En réalité il n’y a pas de choix ! D’ailleurs, élaborer ensemble et calmement sur la place de la commune une nouvelle constitution... ou bien parcourir les rues en brisant les devantures des banques. Ou est la véritable violence ? La violence, nous y sommes acculés par la violence étatique, la violence de l’argent. Violence des mots, violence symbolique, violence des actes. Nous, mais qui donc ? Peut être faut-il s’élever au-dessus des individus ? Peut être faut-il s’élever au-dessus de la dualité individu / groupe social ? Peut-être faut-il aller chercher une autre définition de l’individu ? Celle de Spinoza par exemple :
L’individu (qui) n’est ni substance ni sujet, mais une relation entre un extérieur et un intérieur qui se constituent dans la relation. Cette relation constitue l’essence de l’individu qui se résume à son existence-puissance ; puissance qui n’est pas donnée une fois pour toute, mais puissance variable, précisément parce que la relation constitutive de l’intérieur et de l’extérieur est instable, non établie.
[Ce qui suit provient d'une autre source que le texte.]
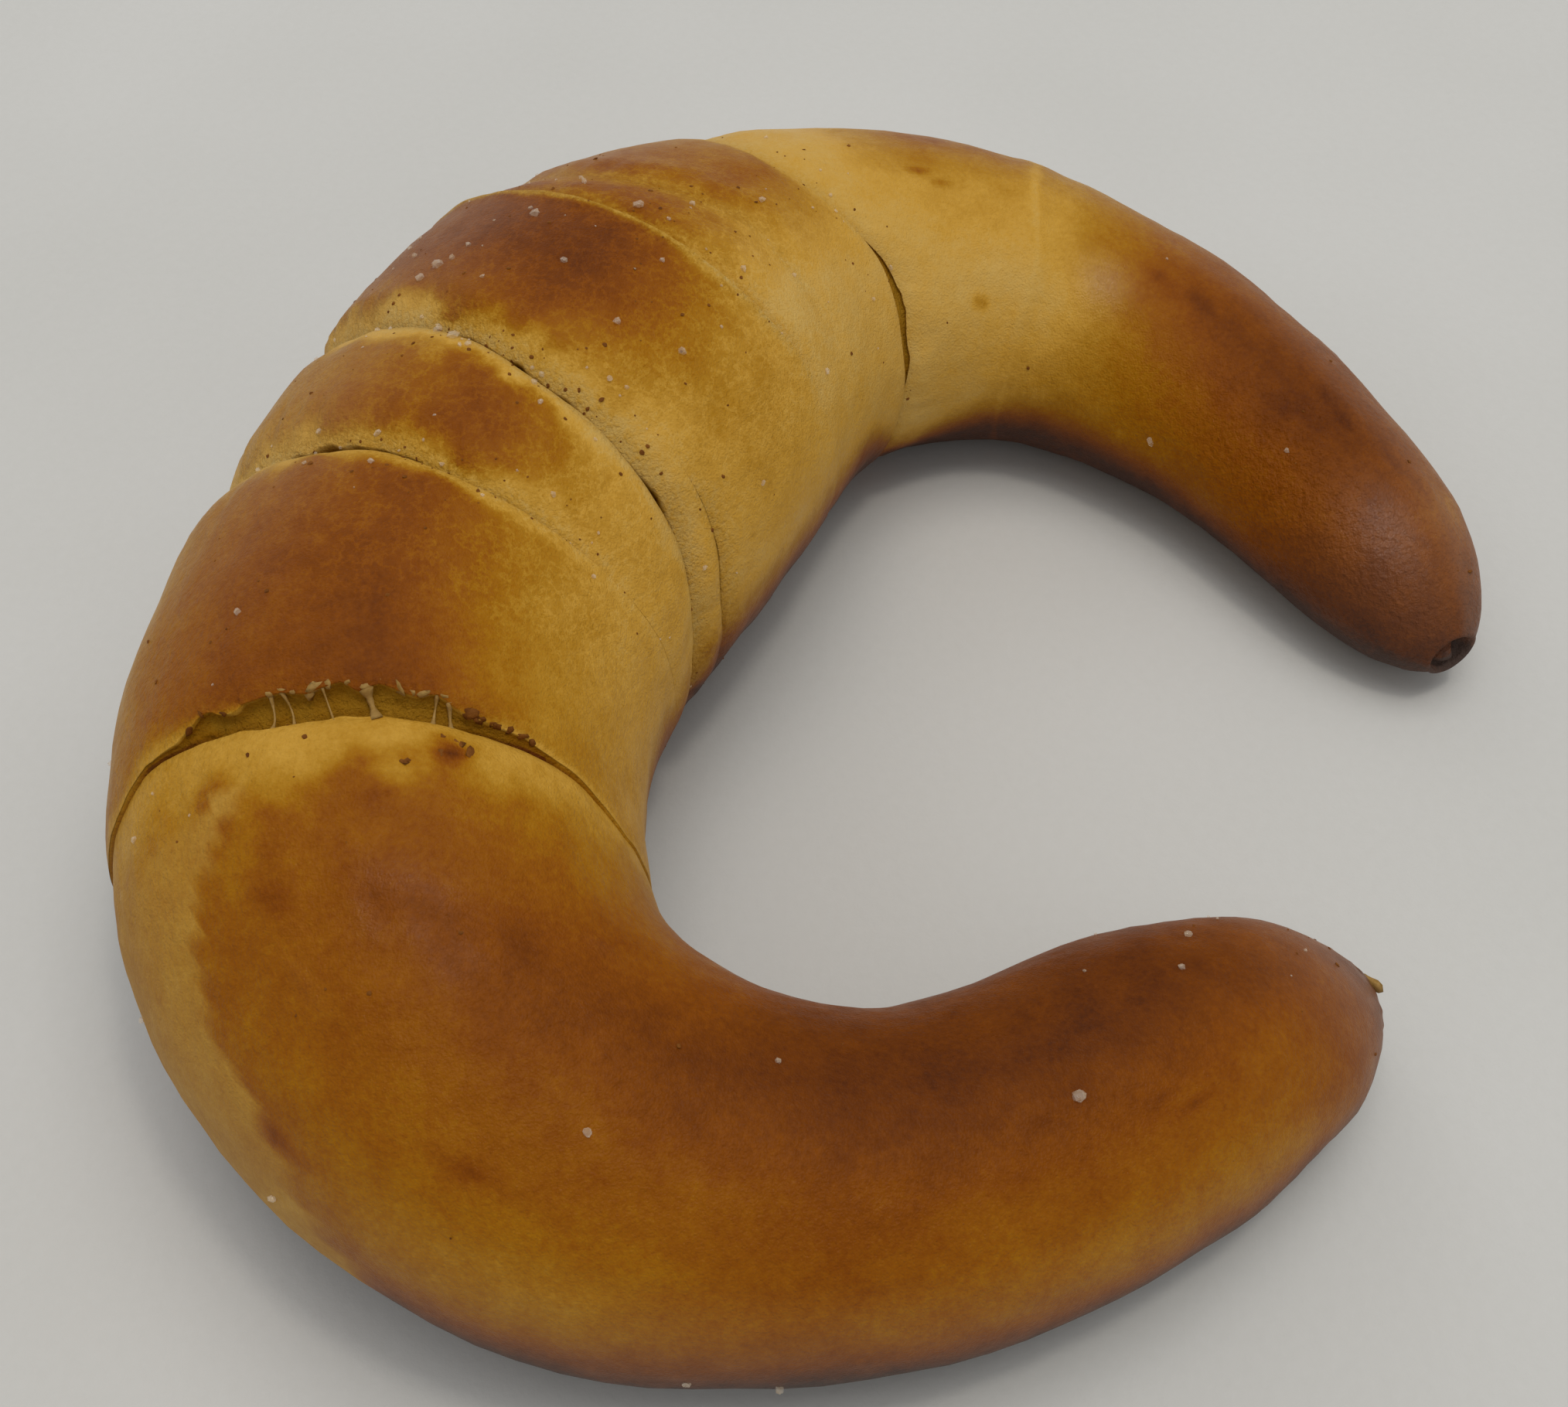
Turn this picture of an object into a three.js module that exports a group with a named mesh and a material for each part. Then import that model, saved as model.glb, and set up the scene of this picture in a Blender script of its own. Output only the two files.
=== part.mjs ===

Qui est ce NOUS ? Quelle est cette communauté ? Allez ! Tentons une définition ! Méfions-nous des concept problématique de peuple ou de citoyen. ’Nous’ ne désigne pas un groupe particulier ni même l’homme, en général. Pas seulement pour des raisons de refus du sexisme. Mais aussi parce que la période dorée de l’humanisme (et de l’anthropocentrisme) a pris fin. ’Nous’ est ce qui constitue notre relation. Relation humaine, mais aussi relation au milieu, et relation aux outils techniques. ’Nous’ désigne l’espace utopique que nous tentons de recréer aujourd’hui. Sur la place de la commune et ailleurs. D’abord dans nos têtes. Ce ’Nous’, et bien il est (encore informe et encore bafouillant, et cet essai le prouve) ce qui s’invente (se réinvente) ici et maintenant.